Fleeing Alzheimer’s

Sandra Miller

My left hand is an idiot.
I don’t think it can save me.

Deep in my brain, the old twine of brittle DNA,
the sparks of my memory and blasted circuits,
fizz and fray.
The spiral staircase twists, leading nowhere.

They say learn something new
so I rouse the dormant piano and try to
find the stretch, learn the reach
but my left hand bangs out sour notes and
my right hand, my anchor, derails in dismay.

She haunts me, she follows me, she plucks at my sleeve …
I won’t turn and look 
at her chickadee eyes and empty-gourd head,
fumbling at spoons, hair gone askew.
I grasp my loose button, twirling on one thread,
wobbly and worthless.
It’s nearly gone.

Over and over I drill the arpeggio but
my left hand is an idiot.
I don’t think it can save me.

She’s coming.

About the poet:

Sandra Miller has been a faculty member at Banner Good Samaritan Family Medicine Residency for nearly twenty-five years and is a clinical assistant professor at the University of Arizona College of Medicine. “My college major was creative writing; I encourage all physicians to journal and explore their personal relationship with medicine through writing.
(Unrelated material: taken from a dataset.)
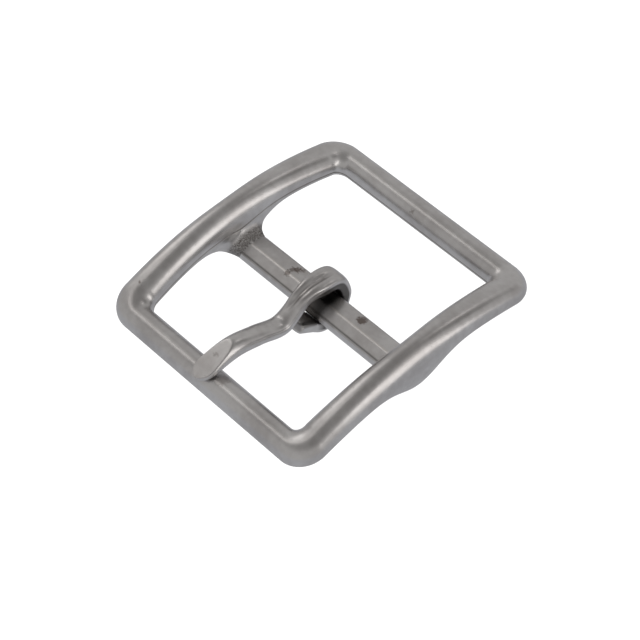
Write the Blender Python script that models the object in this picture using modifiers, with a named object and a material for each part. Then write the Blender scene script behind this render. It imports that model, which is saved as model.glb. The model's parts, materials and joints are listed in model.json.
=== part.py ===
"""Centre-bar belt buckle: a cast frame and a cast prong that turns on the frame's centre bar.

Metres, +Z up. X runs along the bars, -Y points where the prong's tip points, and the lowest point
of the prong's hook is at z = 0.
"""

import math

import bpy
import numpy as np
from mathutils import Matrix

# Frame, seen from above
WIDTH = 0.0504
LENGTH = 0.0545
END_WIDTH = 0.0051
RAIL_WIDTH = 0.0057
RAIL_CORNER_EXTRA = 0.0005
RAIL_BOW = 0.0002
OUTER_RADIUS = 0.0052
INNER_RADIUS = 0.0016

# Frame, seen from the side
END_HEIGHT = 0.0042
RAIL_HEIGHT = 0.0049
ARCH_RISE = 0.0038
LUG_LENGTH = 0.0060
LUG_STEP = 0.0001
LUG_SHOULDER = 0.20
WIDEST_LEVEL = 0.34
DOME_POWER = 2.1
FOOT_CORNER = 0.21
LUG_CORNER = 0.42

# Centre bar
BAR_WIDTH = 0.0056
BAR_HEIGHT = 0.0036
BAR_EDGE = 0.0013
BAR_LIFT = 0.0003
BAR_FILLET = 0.0025
FILLET_FADE = 0.2

# Prong
PRONG_GAP = 0.0003
HOOK_THICKNESS = 0.0019
SHANK_THICKNESS = 0.0028
TIP_THICKNESS = 0.0009
LEAF_WIDTH = 0.0045
LEAF_THICKNESS = 0.0014
LEAF_LENGTH = 0.0052
LEAF_RISE = 0.0006
TIP_DROP = 0.0010
HOOK_WIDTH = 0.0046
SHANK_WIDTH = 0.0040
NECK_WIDTH = 0.0037
NECK_THICKNESS = 0.0024
TIP_WIDTH = 0.0048
TIP_ROUND = 0.0031
TIP_BLUNTNESS = 0.03
TIP_INSET = 0.0002
ROOF_REACH = 0.0054
ROOF_DEGREES = (94, 53)
BACK_REACH = 0.00455
BACK_DEGREES = 11
ROUND_DEGREES = range(-20, -161, -20)
TAIL_REACH = 0.0066
DIP_REACH = 0.0089
DIP_HEIGHT = 0.0020
NECK_REACH = 0.0040
NECK_HEIGHT = 0.0048
PRONG_POWER = 2.2

# Mesh density
CORNER_STEPS = 7
RAIL_STEPS = 41
END_STEPS = 5
DOME_STEPS = 10
FOOT_STEPS = 4
PRONG_STEPS = 86
PRONG_SIDES = 16
BAR_EDGE_STEPS = 5
SHARP_DEGREES = 40

# What follows from the sizes above
BAR_SIZE_REACH = math.hypot(BAR_WIDTH / 2 - BAR_EDGE, BAR_HEIGHT / 2 - BAR_EDGE) + BAR_EDGE
HOOK_REACH = BAR_SIZE_REACH + PRONG_GAP + HOOK_THICKNESS / 2
BAR_Z = HOOK_REACH + HOOK_THICKNESS / 2
END_BASE = BAR_Z - BAR_LIFT
END_TOP = END_BASE + END_HEIGHT
LUG_BASE = BAR_Z - BAR_HEIGHT / 2 + LUG_STEP
CREST_Y = END_WIDTH / 2 - LENGTH / 2


def clear_scene():
    for scene_object in list(bpy.data.objects):
        bpy.data.objects.remove(scene_object, do_unlink=True)


def new_collection(name, helpers=False):
    collection = bpy.data.collections.new(name)
    collection.hide_render = helpers
    bpy.context.scene.collection.children.link(collection)
    return collection


def satin_steel(name, roughness):
    material = bpy.data.materials.new(name)
    material.use_nodes = True
    shader = material.node_tree.nodes["Principled BSDF"]
    shader.inputs["Base Color"].default_value = (0.55, 0.53, 0.51, 1.0)
    shader.inputs["Metallic"].default_value = 1.0
    shader.inputs["Roughness"].default_value = roughness
    return material


def signed_power(values, power):
    return np.sign(values) * np.abs(values) ** power


def smooth_path(points, count):
    """Catmull-Rom curve through the points, with the same number of places between each two."""
    points = np.asarray(points, dtype=float)
    padded = np.vstack([2 * points[0] - points[1], points, 2 * points[-1] - points[-2]])
    number = np.linspace(0, len(points) - 1 - 1e-9, count)
    first = number.astype(int)
    t = (number - first)[:, None]
    a, b, c, d = (padded[first + k] for k in range(4))
    rising = 0.5 * (c - a)
    bending = a - 2.5 * b + 2 * c - 0.5 * d
    turning = 1.5 * (b - c) + 0.5 * (d - a)
    return b + rising * t + bending * t**2 + turning * t**3


def loft(name, sections, material, collection, looped):
    """Closed mesh through an array of sections (station, corner, xyz), joined end to end or capped."""
    stations, corners, _ = sections.shape
    station = np.arange(stations if looped else stations - 1)[:, None]
    corner = np.arange(corners)[None, :]
    after = (station + 1) % stations
    beside = (corner + 1) % corners
    quads = np.stack(
        [
            station * corners + corner,
            after * corners + corner,
            after * corners + beside,
            station * corners + beside,
        ],
        axis=-1,
    )
    faces = quads.reshape(-1, 4).tolist()
    if not looped:
        faces.append(list(range(corners)))
        faces.append(list(range(stations * corners - 1, (stations - 1) * corners - 1, -1)))
    mesh = bpy.data.meshes.new(name)
    mesh.from_pydata(sections.reshape(-1, 3).tolist(), [], faces)
    mesh.materials.append(material)
    mesh.shade_smooth()
    mesh.set_sharp_from_angle(angle=math.radians(SHARP_DEGREES))
    lofted = bpy.data.objects.new(name, mesh)
    collection.objects.link(lofted)
    return lofted


def rounded_rectangle(half_x, half_y, radius):
    """Plan outline, counter-clockwise from the front end of the +X side, with evenly split stretches."""
    turn = np.linspace(0, np.pi / 2, CORNER_STEPS)
    corners = []
    for quarter, (side_x, side_y) in enumerate([(1, 1), (-1, 1), (-1, -1), (1, -1)]):
        angle = turn + quarter * np.pi / 2
        centre = np.array([side_x * (half_x - radius), side_y * (half_y - radius)])
        corners.append(centre + radius * np.stack([np.cos(angle), np.sin(angle)], axis=1))
    pieces = []
    for quarter, corner in enumerate(corners):
        steps = RAIL_STEPS if quarter % 2 == 0 else END_STEPS
        share = np.linspace(0, 1, steps + 2)[1:-1, None]
        before = corners[quarter - 1][-1]
        pieces += [before + (corner[0] - before) * share, corner]
    return np.vstack(pieces)


def ring_section():
    """D-shaped section: its place across (0 inner, 1 outer), how a foot's corner bends that, and its level.

    Level 0 is where the section is widest, 1 the crest and -1 the flat foot.
    """
    over = np.linspace(0, np.pi, DOME_STEPS + 1)
    under = np.linspace(0, np.pi / 2, FOOT_STEPS + 1)[1:]
    bend = 1 - np.cos(under)
    dome_across = 0.5 + 0.5 * signed_power(np.cos(over), 2 / DOME_POWER)
    across = np.concatenate([dome_across, np.zeros(FOOT_STEPS), np.ones(FOOT_STEPS)])
    corner_bend = np.concatenate([np.zeros(DOME_STEPS + 1), bend, -bend[::-1]])
    dome_level = signed_power(np.sin(over), 2 / DOME_POWER)
    level = np.concatenate([dome_level, -np.sin(under), -np.sin(under[::-1])])
    return across, corner_bend, level


def bar_distance(y, z):
    """Distance from the surface of the endless centre bar, negative inside it."""
    beyond_y = np.abs(y) - (BAR_WIDTH / 2 - BAR_EDGE)
    beyond_z = np.abs(z - BAR_Z) - (BAR_HEIGHT / 2 - BAR_EDGE)
    outside = np.hypot(np.maximum(beyond_y, 0), np.maximum(beyond_z, 0))
    return outside + np.minimum(np.maximum(beyond_y, beyond_z), 0) - BAR_EDGE


def fillet_width(distance, radius):
    """How far a fillet stands out from a wall at a distance from the surface that it runs up to."""
    remaining = np.clip(radius - distance, 0, radius)
    return radius - np.sqrt(radius**2 - remaining**2)


def ring_sections():
    """Sections of the frame round its plan: level end bars, arched rails and a lug under each rail."""
    half_x = WIDTH / 2 - RAIL_BOW
    half_y = LENGTH / 2
    rail_corner = RAIL_WIDTH + RAIL_CORNER_EXTRA
    outer = rounded_rectangle(half_x, half_y, OUTER_RADIUS)
    inner = rounded_rectangle(half_x - rail_corner, half_y - END_WIDTH, INNER_RADIUS)

    along = np.clip(np.abs(outer[:, 1]) / (half_y - OUTER_RADIUS), 0, 1)
    rail = np.isclose(np.abs(outer[:, 0]), half_x)
    swell = np.sign(outer[:, 0]) * rail * (1 - along**2)
    outer[:, 0] += swell * RAIL_BOW
    inner[:, 0] += swell * (RAIL_BOW + RAIL_CORNER_EXTRA)

    middle_y = (outer[:, 1] + inner[:, 1]) / 2
    arch = 1 - np.clip(np.abs(middle_y) / (half_y - END_WIDTH / 2), 0, 1) ** 2
    lug = np.exp(-((middle_y / LUG_LENGTH) ** 2)) * rail
    lug_drop = (END_BASE + ARCH_RISE - LUG_BASE) * lug
    base = END_BASE + ARCH_RISE * arch
    top = END_TOP + (ARCH_RISE + RAIL_HEIGHT - END_HEIGHT) * arch
    widest = base + (top - base) * WIDEST_LEVEL - lug_drop * LUG_SHOULDER
    base = base - lug_drop

    across, corner_bend, level = ring_section()
    corner_share = FOOT_CORNER + (LUG_CORNER - FOOT_CORNER) * lug
    share = across + corner_share[:, None] * corner_bend
    plan = inner[:, None, :] + (outer - inner)[:, None, :] * share[:, :, None]
    above = (top - widest)[:, None] * np.maximum(level, 0)
    below = (widest - base)[:, None] * np.minimum(level, 0)
    height = widest[:, None] + above + below

    inward = np.clip((0.5 - share) / FILLET_FADE, 0, 1) * rail[:, None]
    root = fillet_width(bar_distance(plan[:, :, 1], height), BAR_FILLET)
    plan[:, :, 0] -= np.sign(plan[:, :, 0]) * inward * root
    return np.concatenate([plan, height[:, :, None]], axis=2)


def make_bar(material, collection):
    """Centre bar: a long box with rounded edges whose ends lie inside the rails."""
    half_span = WIDTH / 2 - RAIL_WIDTH / 2
    bpy.ops.mesh.primitive_cube_add(size=1, location=(0, 0, BAR_Z))
    bar = bpy.context.active_object
    bar.name = "bar_body"
    bar.data.transform(Matrix.Diagonal((2 * half_span, BAR_WIDTH, BAR_HEIGHT, 1)))
    bar.data.materials.append(material)
    rounding = bar.modifiers.new("rounded edges", "BEVEL")
    rounding.width = BAR_EDGE
    rounding.segments = BAR_EDGE_STEPS
    rounding.limit_method = "ANGLE"
    for owner in bar.users_collection:
        owner.objects.unlink(bar)
    collection.objects.link(bar)
    bar.display_type = "WIRE"
    bar.hide_render = True
    return bar


def make_frame(material, collection, helpers):
    frame = loft("frame", ring_sections(), material, collection, looped=True)
    join = frame.modifiers.new("centre bar", "BOOLEAN")
    join.operation = "UNION"
    join.object = make_bar(material, helpers)
    return frame


def prong_stations():
    """The prong from its tip to its tail: y and z from the bar's axis, width and thickness at each place."""
    crest_height = END_TOP + PRONG_GAP + LEAF_THICKNESS / 2 - BAR_Z
    leaf_y = CREST_Y + LEAF_LENGTH
    leaf_height = crest_height + LEAF_RISE
    shank = [
        (TIP_INSET - LENGTH / 2, crest_height - TIP_DROP, TIP_WIDTH, TIP_THICKNESS),
        (CREST_Y, crest_height, LEAF_WIDTH, LEAF_THICKNESS),
        (leaf_y, leaf_height, SHANK_WIDTH, SHANK_THICKNESS),
        ((leaf_y - DIP_REACH) / 2, (leaf_height + DIP_HEIGHT) / 2, SHANK_WIDTH, SHANK_THICKNESS),
        (-DIP_REACH, DIP_HEIGHT, SHANK_WIDTH, SHANK_THICKNESS),
        (-NECK_REACH, NECK_HEIGHT, NECK_WIDTH, NECK_THICKNESS),
    ]
    reaches = [(degrees, ROOF_REACH) for degrees in ROOF_DEGREES] + [(BACK_DEGREES, BACK_REACH)]
    reaches += [(degrees, HOOK_REACH) for degrees in ROUND_DEGREES]
    hook = []
    for degrees, reach in reaches:
        angle = math.radians(degrees)
        hook.append((reach * math.cos(angle), reach * math.sin(angle), HOOK_WIDTH, HOOK_THICKNESS))
    tail = [(-TAIL_REACH, 0.0, HOOK_WIDTH, HOOK_THICKNESS)]
    return shank + hook + tail


def prong_sections():
    """Sections of the prong along its line, rounded off in plan at the tip."""
    stations = smooth_path(prong_stations(), PRONG_STEPS)
    places = stations[:, :2]
    heading = np.gradient(places, axis=0)
    heading /= np.linalg.norm(heading, axis=1)[:, None]
    outward = np.stack([-heading[:, 1], heading[:, 0]], axis=1)
    travelled = np.concatenate([[0.0], np.cumsum(np.linalg.norm(np.diff(places, axis=0), axis=1))])
    before_round = np.clip(1 - travelled / TIP_ROUND, 0, 1)
    width = stations[:, 2] * np.sqrt(1 - (1 - TIP_BLUNTNESS) * before_round**2)
    thickness = stations[:, 3]

    angle = (np.arange(PRONG_SIDES) + 0.5) * 2 * np.pi / PRONG_SIDES
    x = width[:, None] / 2 * signed_power(np.cos(angle), 2 / PRONG_POWER)
    lift = thickness[:, None] / 2 * signed_power(np.sin(angle), 2 / PRONG_POWER)
    y = places[:, None, 0] + outward[:, None, 0] * lift
    z = places[:, None, 1] + outward[:, None, 1] * lift
    return np.stack([x, y, z], axis=2)


def make_prong(material, collection):
    prong = loft("prong", prong_sections(), material, collection, looped=False)
    prong.location = (0, 0, BAR_Z)
    return prong


def main():
    clear_scene()
    buckle = new_collection("belt_buckle")
    helpers = new_collection("helpers", helpers=True)
    make_frame(satin_steel("frame_steel", 0.32), buckle, helpers)
    make_prong(satin_steel("prong_steel", 0.30), buckle)


main()
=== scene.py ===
"""Centre-bar belt buckle of satin-polished cast stainless steel: a frame, and a prong hooked round its bar.

Metres, +Z up. X runs along the bars, the prong's tip points to -Y, and z = 0 is the underside of the hook.
"""

import json
import math

import bpy
import numpy as np
from mathutils import Matrix, Vector


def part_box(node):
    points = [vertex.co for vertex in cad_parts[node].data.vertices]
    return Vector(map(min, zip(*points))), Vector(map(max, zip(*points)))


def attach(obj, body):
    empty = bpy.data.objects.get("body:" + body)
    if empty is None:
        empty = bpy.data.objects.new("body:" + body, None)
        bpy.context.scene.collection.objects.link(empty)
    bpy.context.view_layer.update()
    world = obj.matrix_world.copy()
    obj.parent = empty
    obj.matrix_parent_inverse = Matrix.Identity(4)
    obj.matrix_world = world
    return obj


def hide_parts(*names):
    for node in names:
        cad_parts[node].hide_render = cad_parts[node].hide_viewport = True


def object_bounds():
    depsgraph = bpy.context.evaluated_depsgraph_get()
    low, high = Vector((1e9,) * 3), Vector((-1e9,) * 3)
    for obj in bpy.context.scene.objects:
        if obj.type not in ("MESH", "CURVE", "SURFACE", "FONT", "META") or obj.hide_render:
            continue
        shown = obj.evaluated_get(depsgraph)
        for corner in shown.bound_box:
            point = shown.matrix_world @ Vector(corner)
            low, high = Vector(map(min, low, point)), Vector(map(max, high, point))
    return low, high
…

One of my favorite past projects has been encouraging interns to write an ‘Ode to My Pager.’ “

About the poem:

“This is a compilation of many encounters with Alzheimer’s patients. Because this dementia runs strongly on both sides of my family, the worry of developing it always runs through me. This poem is a mix of attempting to forestall it and of giving in to possible dark reality; it is a bit of a fight story and a horror story rolled together. Contemplating such a disease does not necessarily have a happy ending, even though we would like it to.”